→ SET PROBLEM
Would you output the whole listing below, exactly as it reads?

→ STORED DATA
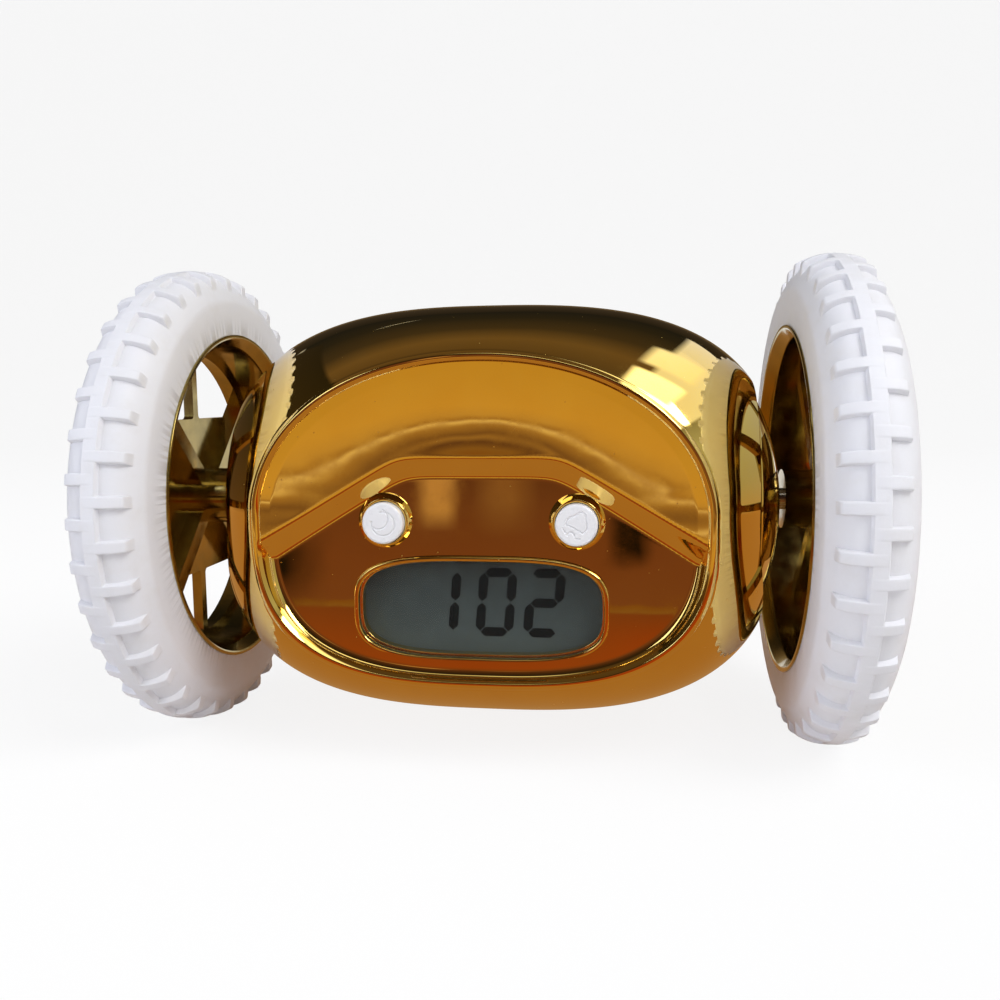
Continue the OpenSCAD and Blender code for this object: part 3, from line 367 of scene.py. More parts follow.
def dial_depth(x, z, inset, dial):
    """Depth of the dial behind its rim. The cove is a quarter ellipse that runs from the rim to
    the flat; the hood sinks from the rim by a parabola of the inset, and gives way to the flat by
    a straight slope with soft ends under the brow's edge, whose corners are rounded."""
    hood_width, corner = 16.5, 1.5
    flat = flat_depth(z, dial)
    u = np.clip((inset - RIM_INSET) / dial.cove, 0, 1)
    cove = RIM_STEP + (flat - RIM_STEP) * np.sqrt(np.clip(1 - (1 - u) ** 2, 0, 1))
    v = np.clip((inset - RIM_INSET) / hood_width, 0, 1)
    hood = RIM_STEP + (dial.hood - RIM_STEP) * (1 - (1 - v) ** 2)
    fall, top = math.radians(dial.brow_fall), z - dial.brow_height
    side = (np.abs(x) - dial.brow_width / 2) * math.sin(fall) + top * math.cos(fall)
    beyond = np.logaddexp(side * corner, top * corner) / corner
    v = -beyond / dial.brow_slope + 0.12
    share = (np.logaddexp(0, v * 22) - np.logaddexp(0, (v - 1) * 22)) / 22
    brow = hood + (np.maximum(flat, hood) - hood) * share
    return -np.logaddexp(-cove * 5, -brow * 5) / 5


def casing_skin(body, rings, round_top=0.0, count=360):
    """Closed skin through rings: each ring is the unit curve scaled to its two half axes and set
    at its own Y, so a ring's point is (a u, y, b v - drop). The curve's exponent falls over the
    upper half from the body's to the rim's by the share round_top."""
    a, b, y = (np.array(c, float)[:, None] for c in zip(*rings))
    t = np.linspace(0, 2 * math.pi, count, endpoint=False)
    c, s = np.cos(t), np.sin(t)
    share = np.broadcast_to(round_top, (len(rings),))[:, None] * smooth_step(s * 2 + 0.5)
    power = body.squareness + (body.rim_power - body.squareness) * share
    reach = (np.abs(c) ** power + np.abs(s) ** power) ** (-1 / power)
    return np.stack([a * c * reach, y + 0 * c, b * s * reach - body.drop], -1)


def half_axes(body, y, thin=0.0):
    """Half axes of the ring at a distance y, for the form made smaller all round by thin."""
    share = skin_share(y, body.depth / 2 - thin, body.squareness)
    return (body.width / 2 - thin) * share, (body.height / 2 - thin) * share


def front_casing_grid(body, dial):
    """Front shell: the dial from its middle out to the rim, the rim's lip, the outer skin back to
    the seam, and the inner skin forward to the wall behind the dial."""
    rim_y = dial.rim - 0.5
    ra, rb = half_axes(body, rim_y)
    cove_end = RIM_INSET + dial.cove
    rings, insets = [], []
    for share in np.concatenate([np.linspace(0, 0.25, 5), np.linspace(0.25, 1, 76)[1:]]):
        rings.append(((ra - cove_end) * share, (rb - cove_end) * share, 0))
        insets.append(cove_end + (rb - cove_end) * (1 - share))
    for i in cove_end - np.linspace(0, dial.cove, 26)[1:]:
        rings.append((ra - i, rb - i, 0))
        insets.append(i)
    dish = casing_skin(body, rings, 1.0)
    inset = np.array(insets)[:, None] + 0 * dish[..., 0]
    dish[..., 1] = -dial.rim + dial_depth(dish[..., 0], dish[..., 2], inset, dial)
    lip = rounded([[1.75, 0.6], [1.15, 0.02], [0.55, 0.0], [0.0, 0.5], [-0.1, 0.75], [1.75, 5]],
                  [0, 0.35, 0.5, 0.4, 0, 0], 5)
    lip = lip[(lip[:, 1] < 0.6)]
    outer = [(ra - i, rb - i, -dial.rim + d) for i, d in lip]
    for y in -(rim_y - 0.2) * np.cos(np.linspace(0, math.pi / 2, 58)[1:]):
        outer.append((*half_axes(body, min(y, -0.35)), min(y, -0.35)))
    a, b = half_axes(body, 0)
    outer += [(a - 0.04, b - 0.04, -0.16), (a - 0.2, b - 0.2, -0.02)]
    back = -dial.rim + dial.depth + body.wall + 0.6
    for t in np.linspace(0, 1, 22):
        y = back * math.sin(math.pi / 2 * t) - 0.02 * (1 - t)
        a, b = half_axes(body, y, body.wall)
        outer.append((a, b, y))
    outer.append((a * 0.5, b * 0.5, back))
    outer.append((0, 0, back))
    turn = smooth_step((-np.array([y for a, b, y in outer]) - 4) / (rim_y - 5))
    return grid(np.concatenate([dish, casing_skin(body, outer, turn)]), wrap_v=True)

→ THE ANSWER
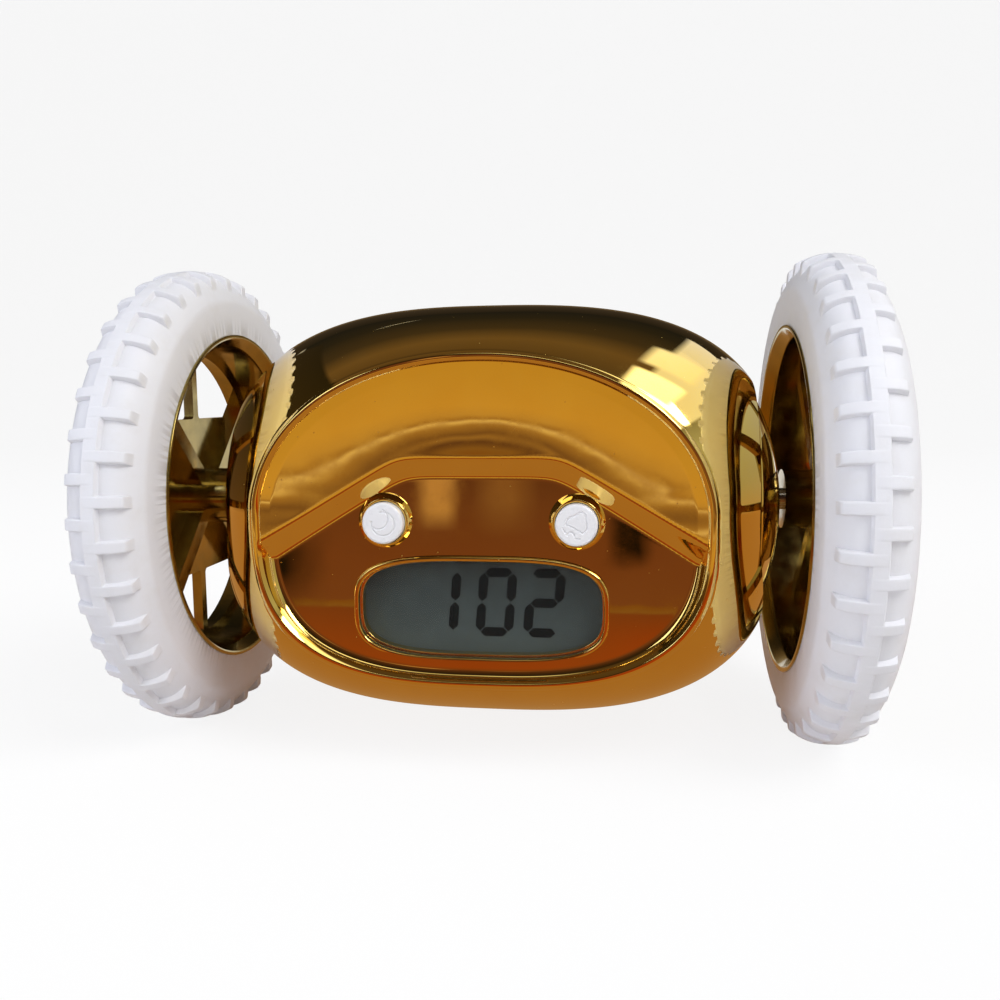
Continue the OpenSCAD and Blender code for this object: part 3, from line 367 of scene.py. More parts follow.
def dial_depth(x, z, inset, dial):
    """Depth of the dial behind its rim. The cove is a quarter ellipse that runs from the rim to
    the flat; the hood sinks from the rim by a parabola of the inset, and gives way to the flat by
    a straight slope with soft ends under the brow's edge, whose corners are rounded."""
    hood_width, corner = 16.5, 1.5
    flat = flat_depth(z, dial)
    u = np.clip((inset - RIM_INSET) / dial.cove, 0, 1)
    cove = RIM_STEP + (flat - RIM_STEP) * np.sqrt(np.clip(1 - (1 - u) ** 2, 0, 1))
    v = np.clip((inset - RIM_INSET) / hood_width, 0, 1)
    hood = RIM_STEP + (dial.hood - RIM_STEP) * (1 - (1 - v) ** 2)
    fall, top = math.radians(dial.brow_fall), z - dial.brow_height
    side = (np.abs(x) - dial.brow_width / 2) * math.sin(fall) + top * math.cos(fall)
    beyond = np.logaddexp(side * corner, top * corner) / corner
    v = -beyond / dial.brow_slope + 0.12
    share = (np.logaddexp(0, v * 22) - np.logaddexp(0, (v - 1) * 22)) / 22
    brow = hood + (np.maximum(flat, hood) - hood) * share
    return -np.logaddexp(-cove * 5, -brow * 5) / 5


def casing_skin(body, rings, round_top=0.0, count=360):
    """Closed skin through rings: each ring is the unit curve scaled to its two half axes and set
    at its own Y, so a ring's point is (a u, y, b v - drop). The curve's exponent falls over the
    upper half from the body's to the rim's by the share round_top."""
    a, b, y = (np.array(c, float)[:, None] for c in zip(*rings))
    t = np.linspace(0, 2 * math.pi, count, endpoint=False)
    c, s = np.cos(t), np.sin(t)
    share = np.broadcast_to(round_top, (len(rings),))[:, None] * smooth_step(s * 2 + 0.5)
    power = body.squareness + (body.rim_power - body.squareness) * share
    reach = (np.abs(c) ** power + np.abs(s) ** power) ** (-1 / power)
    return np.stack([a * c * reach, y + 0 * c, b * s * reach - body.drop], -1)


def half_axes(body, y, thin=0.0):
    """Half axes of the ring at a distance y, for the form made smaller all round by thin."""
    share = skin_share(y, body.depth / 2 - thin, body.squareness)
    return (body.width / 2 - thin) * share, (body.height / 2 - thin) * share


def front_casing_grid(body, dial):
    """Front shell: the dial from its middle out to the rim, the rim's lip, the outer skin back to
    the seam, and the inner skin forward to the wall behind the dial."""
    rim_y = dial.rim - 0.5
    ra, rb = half_axes(body, rim_y)
    cove_end = RIM_INSET + dial.cove
    rings, insets = [], []
    for share in np.concatenate([np.linspace(0, 0.25, 5), np.linspace(0.25, 1, 76)[1:]]):
        rings.append(((ra - cove_end) * share, (rb - cove_end) * share, 0))
        insets.append(cove_end + (rb - cove_end) * (1 - share))
    for i in cove_end - np.linspace(0, dial.cove, 26)[1:]:
        rings.append((ra - i, rb - i, 0))
        insets.append(i)
    dish = casing_skin(body, rings, 1.0)
    inset = np.array(insets)[:, None] + 0 * dish[..., 0]
    dish[..., 1] = -dial.rim + dial_depth(dish[..., 0], dish[..., 2], inset, dial)
    lip = rounded([[1.75, 0.6], [1.15, 0.02], [0.55, 0.0], [0.0, 0.5], [-0.1, 0.75], [1.75, 5]],
                  [0, 0.35, 0.5, 0.4, 0, 0], 5)
    lip = lip[(lip[:, 1] < 0.6)]
    outer = [(ra - i, rb - i, -dial.rim + d) for i, d in lip]
    for y in -(rim_y - 0.2) * np.cos(np.linspace(0, math.pi / 2, 58)[1:]):
        outer.append((*half_axes(body, min(y, -0.35)), min(y, -0.35)))
    a, b = half_axes(body, 0)
    outer += [(a - 0.04, b - 0.04, -0.16), (a - 0.2, b - 0.2, -0.02)]
    back = -dial.rim + dial.depth + body.wall + 0.6
    for t in np.linspace(0, 1, 22):
        y = back * math.sin(math.pi / 2 * t) - 0.02 * (1 - t)
        a, b = half_axes(body, y, body.wall)
        outer.append((a, b, y))
    outer.append((a * 0.5, b * 0.5, back))
    outer.append((0, 0, back))
    turn = smooth_step((-np.array([y for a, b, y in outer]) - 4) / (rim_y - 5))
    return grid(np.concatenate([dish, casing_skin(body, outer, turn)]), wrap_v=True)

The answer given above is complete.